Schultz v. Maxey

3 Citing cases

  1. Vorherr v. Coldiron

    525 S.W.3d 532 (Ky. Ct. App. 2017)   Cited 19 times

    We have no hesitancy in saying that since the roadway actually existed when the deeds were executed, it constituted a prevailing monument, and was of controlling importance. As was said in Schultz v. Maxey , 307 Ky. 325, 210 S.W.2d 950, 951 (1948), "If such roadway actually existed, it is well settled that the courses and distances in appellants' deed must yield to it as a known and clearly defined physical object." Since a latent ambiguity existed within the description of the access easement when read in conjunction with the property description contained in the Vorherrs' deed, the trial court should have considered the parol evidence, especially the expert opinions submitted by the Vorherrs, as an aid to the proper construction of the language used. Caudill v. Citizens Bank , 383 S.W.2d 350, 352 (Ky. 1964). Clearly, the latent ambiguity created a question of material issue of fact. Once an ambiguity is found, "areas of dispute concerning the extrinsic evidence are factual issues ... subject to resolution by the fact-finder."

  2. Marcum v.
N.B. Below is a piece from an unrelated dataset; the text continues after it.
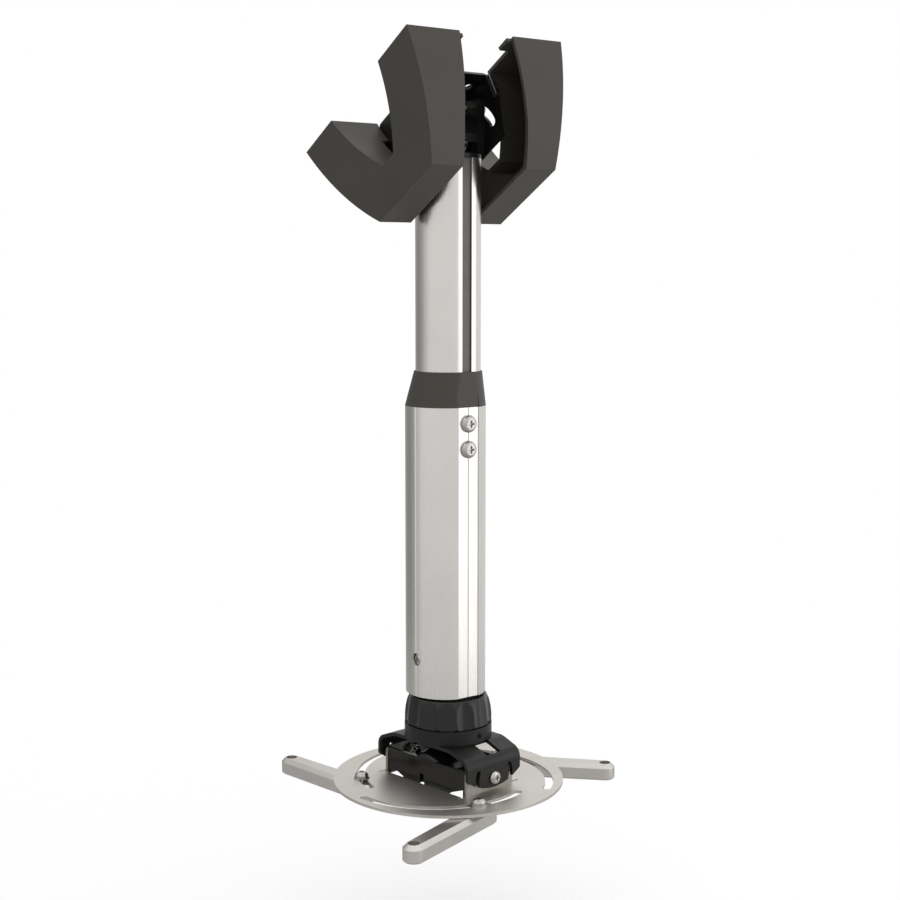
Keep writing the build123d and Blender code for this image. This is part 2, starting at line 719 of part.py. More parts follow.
with BuildPart() as yoke_bolt:
    bolt_place = facing(lower(ring_bottom - yoke_sheet), (1, 0, 0), (0, 0, -1))
    bolt_reach = yoke_sheet + yoke_bolt_depth - bolt_end
    head_size = (yoke_bolt_head_radius, yoke_bolt_head_height)
    add_screw(bolt_place, yoke_bolt_radius, bolt_reach, *head_size, flat_head=True)
save(yoke_bolt, "yoke_bolt")

# Tilt screws: one on either side, through the yoke, a washer, the lug and the cradle.
nut_seat = lug_face - plate_sheet - cradle_end_wall
tilt_place = {}
for side in (-1, 1):
    tilt_place[side] = facing(lower(yoke_pivot_height), (side, 0, 0), (0, side, 0))
with BuildPart() as tilt_screws:
    for side in (-1, 1):
        place = tilt_place[side].offset(yoke_face)
        reach = yoke_face - nut_seat + tilt_nut_height + bolt_end
        add_screw(place, tilt_screw_radius, reach, tilt_head_radius, tilt_head_height)
save(tilt_screws, "tilt_screws")

with BuildPart() as tilt_washers:
    for side in (-1, 1):
        place = tilt_place[side].offset(lug_face)
        add_washer(place, tilt_screw_radius + thread_gap, tilt_washer_radius, tilt_washer_height)
save(tilt_washers, "tilt_washers")

with BuildPart() as tilt_nuts:
    for side in (-1, 1):
        place = tilt_place[side].offset(nut_seat - tilt_nut_height)
        add_nut(place, tilt_screw_radius + thread_gap, tilt_nut_across, tilt_nut_height)
save(tilt_nuts, "tilt_nuts")


def slot_place(angle, height=0.0):
    """The plane of an arc slot, on the arc's centre, with its x towards the arc's start."""
    turn = math.radians(angle)
    centre = (slot_offset * math.cos(turn), slot_offset * math.sin(turn), 0)
    start = math.radians(angle + slot_lead)
    return facing(lower(height), (math.cos(start), math.sin(start), 0), (0, 0, 1), centre)


# Plate: a round sheet with a window, out of which two lugs are bent up, and three arc slots.
with BuildPart() as plate:
    with BuildSketch(lower()):
        Circle(plate_radius)
        Rectangle(2 * window_half_width, 2 * (lug_face - plate_sheet), mode=Mode.SUBTRACT)
        for end in (-1, 1):
            for side in (-1, 1):
                slit_end = window_half_width + relief_length
                slit_y = end * (lug_face - plate_sheet + relief_width / 2)
                with Locations((side * (slit_end + lug_half_width) / 2, slit_y)):
                    Rectangle(slit_end - lug_half_width, relief_width, mode=Mode.SUBTRACT)
    extrude(amount=-plate_sheet)
    for side in (-1, 1):
        with BuildSketch(facing(lower(), (1, 0, 0), (0, -1, 0), (0, side * (lug_face - plate_sheet / 2), 0))):
            Rectangle(2 * lug_half_width, lug_height, align=(Align.CENTER, Align.MIN))
            fillet(vertices().group_by(Axis.Y)[-1], lug_corner)
            with Locations((0, yoke_pivot_height)):
                Circle(tilt_screw_radius + thread_gap, mode=Mode.SUBTRACT)
            with Locations((-lug_hole_reach * side, yoke_pivot_height)):
                Circle(lug_hole_radius, mode=Mode.SUBTRACT)
        extrude(amount=plate_sheet / 2, both=True)
    for angle in slot_offset_angles:
        with BuildSketch(slot_place(angle)):
            SlotArc(draw_arc(slot_radius, 0, slot_sweep), slot_width)
        extrude(amount=-plate_sheet, mode=Mode.SUBTRACT)
save(plate, "plate")


def add_dome(inset, mode=Mode.ADD):
    """The cradle's barrel-shaped dome, which lies across the column, drawn in by inset."""
    axis_plane = facing(lower(dome_top - dome_radius), (1, 0, 0), (0, -1, 0))
    end = cradle_half_width - inset
    shoulder = end - dome_edge / 2
    crown = dome_radius - inset
    rim_radius = crown - dome_fall
    edge_start = rim_radius - dome_edge
    edge_reach = end - dome_edge / 7
    edge_radius = rim_radius - dome_edge / 3
    with BuildSketch(axis_plane) as profile:
        with BuildLine():
            ThreePointArc((-shoulder, rim_radius), (0, crown), (shoulder, rim_radius))
            ThreePointArc((shoulder, rim_radius), (edge_reach, edge_radius), (end, edge_start))
            ThreePointArc((-shoulder, rim_radius), (-edge_reach, edge_radius), (-end, edge_start))
            Polyline((end, edge_start), (end, 0), (-end, 0), (-end, edge_start))
        make_face()
    revolve(profile.sketch, axis=Axis(axis_plane.origin, axis_plane.x_dir), mode=mode)


# Cradle: a black saddle between the lugs: skirts along the window, a dome in the middle, bars
# that reach the lugs, and at each end a low frame with a boss for the tilt screw.
cradle_end = lug_face - plate_sheet
bar_middle = (cradle_end + cradle_skirt_half_length) / 2
bar_room = cradle_end - cradle_skirt_half_length
with BuildPart() as cradle:
    with BuildSketch(lower(-plate_sheet)):
        Rectangle(2 * cradle_half_width, 2 * cradle_end)
        Rectangle(2 * (cradle_half_width - cradle_wall), 2 * cradle_end, mode=Mode.SUBTRACT)
    extrude(amount=cradle_height + plate_sheet)
    add_dome(0)
    add_dome(cradle_wall, Mode.SUBTRACT)
    with BuildSketch(lower(dome_top - dome_radius)):
        Rectangle(2 * (cradle_half_width - cradle_wall), 2 * dome_radius)
    extrude(amount=-2 * dome_radius, mode=Mode.SUBTRACT)
    with BuildSketch(lower(-plate_sheet)):
        Rectangle(4 * plate_radius, 4 * plate_radius)
    extrude(amount=-2 * dome_radius, mode=Mode.SUBTRACT)
    with BuildSketch(facing(lower(), (0, 1, 0), (1, 0, 0), (-cradle_half_width, 0, 0))):
        for side in (-1, 1):
            with Locations((side * (bar_middle - cradle_end_wall / 2), cradle_height - cradle_bar)):
                below = (Align.CENTER, Align.MAX)
                Rectangle(bar_room - cradle_end_wall, 2 * cradle_height, align=below)
    extrude(amount=2 * cradle_half_width, mode=Mode.SUBTRACT)
    with BuildSketch(facing(lower(), (0, 1, 0), (1, 0, 0), (-cradle_half_width, 0, 0))):
        with Locations((cradle_slot_place, 0)):
            Rectangle(cradle_slot_width, 2 * cradle_slot_height)
    extrude(amount=cradle_wall, mode=Mode.SUBTRACT)
    for side in (-1, 1):
        with BuildSketch(facing(lower(), (-side, 0, 0), (0, side, 0), (0, side * cradle_end, 0))):
            foot = (Align.CENTER, Align.MIN)
            with Locations((0, -plate_sheet)):
                Rectangle(2 * cradle_half_width, plate_sheet + cradle_rail, align=foot)
                Rectangle(2 * cradle_boss_radius, plate_sheet + yoke_pivot_height, align=foot)
            with Locations((0, yoke_pivot_height)):
                Circle(cradle_boss_radius)
                Circle(tilt_screw_radius + thread_gap, mode=Mode.SUBTRACT)
        extrude(amount=-cradle_end_wall)
save(cradle, "cradle")

# Arms: three cast arms under the plate, each on its own screw in its own arc slot.
for name, angle, slot_turn, heading in zip(arm_names, slot_offset_angles, arm_slot_places, arm_headings):
    arc_place = slot_place(angle)
    turned = math.radians(slot_turn)
    screw_spot = arc_place.from_local_coords(
        Vector(slot_radius * math.cos(turned), slot_radius * math.sin(turned), 0)
    )
    screw_local = lower().to_local_coords(screw_spot)
    way = math.radians(heading)
    plate_top = facing(lower(), (math.cos(way), math.sin(way), 0), (0, 0, 1), screw_local)
    arm_top = plate_top.offset(-plate_sheet - loose_gap)
    with BuildPart() as arm:
        with BuildSketch(arm_top):
            with Locations((-arm_root_reach, 0)):
                Circle(arm_root_radius)
            with Locations((arm_length, 0)):
                Circle(arm_tip_radius)
            make_hull()
        extrude(amount=-arm_height)
        top_face = arm.faces().filter_by(Axis.Z).sort_by(Axis.Z)[-1]
        bottom_face = arm.faces().filter_by(Axis.Z).sort_by(Axis.Z)[0]
        chamfer(top_face.edges(), arm_edge)
        chamfer(bottom_face.edges(), arm_foot_edge)
        add_hole(arm_top, arm_screw_radius + running_gap, arm_height)
        tip_place = facing(arm_top, (1, 0, 0), (0, 0, 1), (arm_length, 0, 0))
        add_hole(tip_place, tip_bore_radius, arm_height)
        add_hole(tip_place, tip_counterbore_radius, tip_counterbore_depth)
    save(arm, f"arm_{name}")

    with BuildPart() as arm_washer:
        add_washer(plate_top, arm_screw_radius + thread_gap, arm_washer_radius, arm_washer_height)
    save(arm_washer, f"arm_washer_{name}")

    with BuildPart() as arm_screw:
        screw_seat = plate_top.offset(arm_washer_height)
        reach = arm_washer_height + plate_sheet + arm_height - bolt_end
        add_screw(screw_seat, arm_screw_radius, reach, arm_head_radius, arm_head_height)
    save(arm_screw, f"arm_screw_{name}")
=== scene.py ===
"""The looks of a projector ceiling mount: finishes, rounded edges, floor, light and camera."""

import json
import math

import bmesh
import bpy
from mathutils import Euler, Matrix, Vector

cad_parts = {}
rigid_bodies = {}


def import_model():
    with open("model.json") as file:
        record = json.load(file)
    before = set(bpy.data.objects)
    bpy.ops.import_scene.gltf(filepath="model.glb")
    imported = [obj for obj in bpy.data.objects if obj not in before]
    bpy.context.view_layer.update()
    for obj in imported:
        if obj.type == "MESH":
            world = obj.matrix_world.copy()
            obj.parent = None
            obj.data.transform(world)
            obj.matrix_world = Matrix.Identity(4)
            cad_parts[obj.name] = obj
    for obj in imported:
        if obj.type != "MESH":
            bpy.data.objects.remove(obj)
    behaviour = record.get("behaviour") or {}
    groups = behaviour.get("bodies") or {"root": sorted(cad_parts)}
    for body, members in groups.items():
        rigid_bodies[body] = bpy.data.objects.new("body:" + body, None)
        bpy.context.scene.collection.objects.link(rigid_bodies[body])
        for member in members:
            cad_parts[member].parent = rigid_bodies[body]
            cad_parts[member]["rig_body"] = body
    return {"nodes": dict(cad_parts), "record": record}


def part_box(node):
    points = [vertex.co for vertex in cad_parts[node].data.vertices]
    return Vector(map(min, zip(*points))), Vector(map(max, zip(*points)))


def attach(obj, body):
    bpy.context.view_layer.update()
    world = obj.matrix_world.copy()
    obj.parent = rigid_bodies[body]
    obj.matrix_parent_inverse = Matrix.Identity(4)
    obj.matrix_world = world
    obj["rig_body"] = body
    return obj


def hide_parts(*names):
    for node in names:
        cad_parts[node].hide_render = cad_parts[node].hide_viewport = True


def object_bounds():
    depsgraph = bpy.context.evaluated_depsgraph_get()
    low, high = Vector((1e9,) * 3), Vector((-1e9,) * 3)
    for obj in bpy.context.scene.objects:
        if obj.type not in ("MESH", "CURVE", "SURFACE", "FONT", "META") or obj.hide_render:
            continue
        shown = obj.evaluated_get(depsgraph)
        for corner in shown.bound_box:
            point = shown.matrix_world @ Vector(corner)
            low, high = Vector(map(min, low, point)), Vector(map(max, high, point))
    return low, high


# Sizes are in millimetres where no comment says metres, and this brings them to metres
MM = 0.001

# The photograph's camera in the part's frame: place and clipping in metres, turns in degrees
CAMERA_EYE = (-0.6475, -0.88004, -0.1145)
CAMERA_CLIP = (0.01, 50)
CAMERA_PITCH_DOWN = 6.86
CAMERA_TURN = -37.0
CAMERA_LENS = 61.8
CAMERA_SENSOR = 36.0

# Points closer than this are joined, and faces that meet flatter than this become one
MERGE_DISTANCE = 0.02
FLAT_ANGLE = math.radians(0.6)

# Edges sharper than the first angle are rounded; past the second the shading keeps an edge
EDGE_ANGLE = math.radians(28)
SMOOTH_ANGLE = math.radians(50)
EDGE_SEGMENTS = 2
ROUND_PROFILE = 0.5

# How far each part's edges are rounded
EDGE_WIDTHS = {
    "left_cover": 0.9,
    "right_cover": 0.9,
    "ceiling_bracket": 0.3,
    "cover_clips": 0.15,
    "tilt_head": 0.5,
    "inner_tube": 0.15,
    "outer_tube": 0.15,
    "collar": 0.3,
    "lock_knob": 0.4,
    "swivel_ring": 0.4,
    "yoke": 0.3,
    "plate": 0.25,
    "cradle": 0.5,
    "arm_a": 0.5,
    "arm_b": 0.5,
    "arm_c": 0.5,
    "clamp_screws": 0.2,
    "tilt_screws": 0.2,
    "arm_screw_a": 0.2,
    "arm_screw_b": 0.2,
    "arm_screw_c": 0.2,
    "pivot_bolts": 0.2,
    "lock_bolts": 0.2,
}

# The plate's thickness, and how far the cradle on it is turned about the column at rest
PLATE_SHEET = 2.0
CRADLE_TURN = math.radians(7)

# The cradle's thin walls: their foot's height above the plate's top, and their rounded edges
WALL_FOOT = -1.6
WALL_EDGE_WIDTH = 0.25

# The channel in the inner tube, where shade is painted: how far its faces lie behind the tube's
# flat, and off its middle
CHANNEL_DEPTHS = (0.24, 1.32)
CHANNEL_HALF_WIDTH = 4.1

# A noise texture: its roughness, and the span that holds most of its values
NOISE_ROUGHNESS = 0.55
NOISE_SPAN = (0.3, 0.7)

# The floor: its size, its drop below the part and the radii where it fades out, all in metres,
# then its shade and how much of a plain white glow is added to it where the camera sees it
FLOOR_SIZE = 40
FLOOR_DROP = 0.1
FLOOR_FADE = (0.3, 1.0)
FLOOR_SHADE = 0.75
FLOOR_GLOW = 0.46

# The surround's strength: on the side behind the part, then on all others, first as a light
# and then as reflections show it
DARK_SIDE = (-0.26, 0.96, 0.0)
DARK_STRENGTH = 0.3
LIGHT_STRENGTH = 0.62
GLOSS_STRENGTH = 0.95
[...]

Cantrell

    409 S.W.2d 159 (Ky. Ct. App. 1966)   Cited 1 times

    We have no hesitancy in saying that the passway which existed in this case constituted a monument, and was of controlling importance. As said in Schultz v. Maxey, 307 Ky. 325, 210 S.W.2d 950, 951: "It is obvious from the above description and the plat of the subdivision that the southeastern boundary of appellants' property is the northern edge of Winding Way Avenue. If such roadway actually existed, it is well settled that the courses and distances in appellants' deed must yield to it as a known and clearly defined physical object."

  3. Pemberton v. Osborne

    333 S.W.2d 940 (Ky. Ct. App. 1960)   Cited 1 times

    At the time the plat was made, the Lexington Road (now U.S. Highway No. 60) was a clearly established, well-defined physical object, 50 feet in width from the south edge to the north edge of the right of way. The north line of this highway must be the starting point in determining the depth of the lots owned by appellees and also in locating the boundary of the alley. See Schultz v. Maxey, 307 Ky. 325, 210 S.W.2d 950. Once this is determined, it is then merely a matter of following the plat and measuring 167 1/2 feet north from the fixed north line of the highway to locate the alley. Having thus located it, it is obvious that appellees have not obstructed it, but, on the contrary, have paved only within 6 feet of it. It is inconceivable the original subdivider intended that the south border of any lots in Waveland Heights Addition should extend into the right of way to the paved surface of the road, as here contended by appellants. It would have been impossible to convey what this person did not own.